Founded in 593, this is one of the oldest temples in Japan. You can visit the temple’s outer grounds free of charge; the main temple building, however, costs 300 yen (USD$3.40) to enter.
1-11-18 Shitennoji, Tennoji-ku, Osaka City; TEL:+816-6771-0066.
Learn about the history of Osaka’s favorite snack, takoyaki, at this museum. A short walk from Universal Studios Japan, the museum serves octopus-filled dumplings from some of Osaka’s most popular takoyaki shops.
4F 6-2-61 Shimaya, Konohana-ku, Osaka City; TEL: +816-6464-3080.
8. Japan Mint
Another way you can save money in Osaka is by seeing how money is made. You need reservations to tour the mint, but not for the mint’s museum. The mint, along with nearby Osaka Castle Park, also ranks as one of Japan’s Top 100 Cherry Blossom Spots.

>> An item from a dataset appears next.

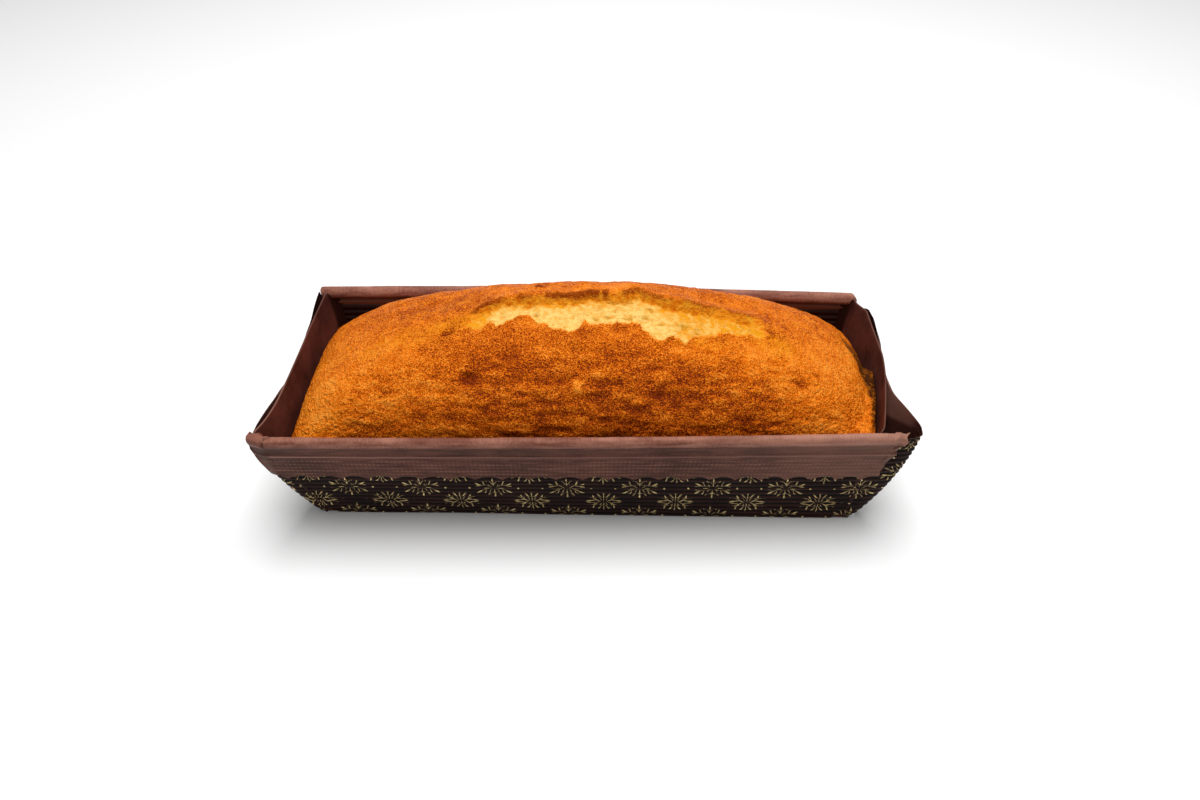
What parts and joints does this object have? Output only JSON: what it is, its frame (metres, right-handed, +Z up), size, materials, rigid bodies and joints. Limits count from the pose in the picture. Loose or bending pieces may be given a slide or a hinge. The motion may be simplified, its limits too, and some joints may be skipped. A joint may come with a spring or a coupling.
{
  "type": "loaf cake",
  "caption": "Whole loaf cake, domed and torn along its crest, in a flared paper baking case with folded corners and a turned, scalloped rim.",
  "frame": {"origin": "Middle of the flat underside of the paper case, on the surface that it stands on.", "axes": "+X along the loaf to the end whose wall is pushed in, +Y across it to the back, +Z up."},
  "size_m": [0.2261, 0.0902, 0.0678],
  "materials": {
    "cake": "matte",
    "case_paper": "matte",
    "rim_paper": "satin"
  },
  "bodies": {
    "root": {"cake": "cake", "paper_case": "case_paper", "turned_rim_front": "rim_paper", "turned_rim_back": "rim_paper"}
  },
  "joints": []
}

1-79, Temma 1-chome, Kita-ku, Osaka; TEL: +816 6351 5361.
Every July, this shrine hosts the Tenjin Matsuri, which is Osaka’s largest festival and one of Japan’s Three Great Festivals. The original shrine hall was built more than 1,000 years ago, but was destroyed by fire several times. The current main hall and entrance gate were built in 1845.
2-1-8 Tenjimbashi, Kita-ku, Osaka City; TEL: +816-6353-0025.
10. Mino Park
Enjoy an afternoon of hiking in this park, located 30 minutes from central Osaka. The trails follow a long gorge and end at the 33-metre (108-feet) high Mino Waterfall. The park is particularly popular in the fall, when the changing colors set the trees ablaze.
Mino-Koen, Mino City, Osaka Pref.; TEL: +8172-721-3014.
Ken Hunter (Japan)
Ken Hunter is a freelance writer based in Japan, where he has lived since 2003. He enjoys writing about social media, tech and travel. You can connect with him on LinkedIn, circle him on Google+, and follow him on Twitter.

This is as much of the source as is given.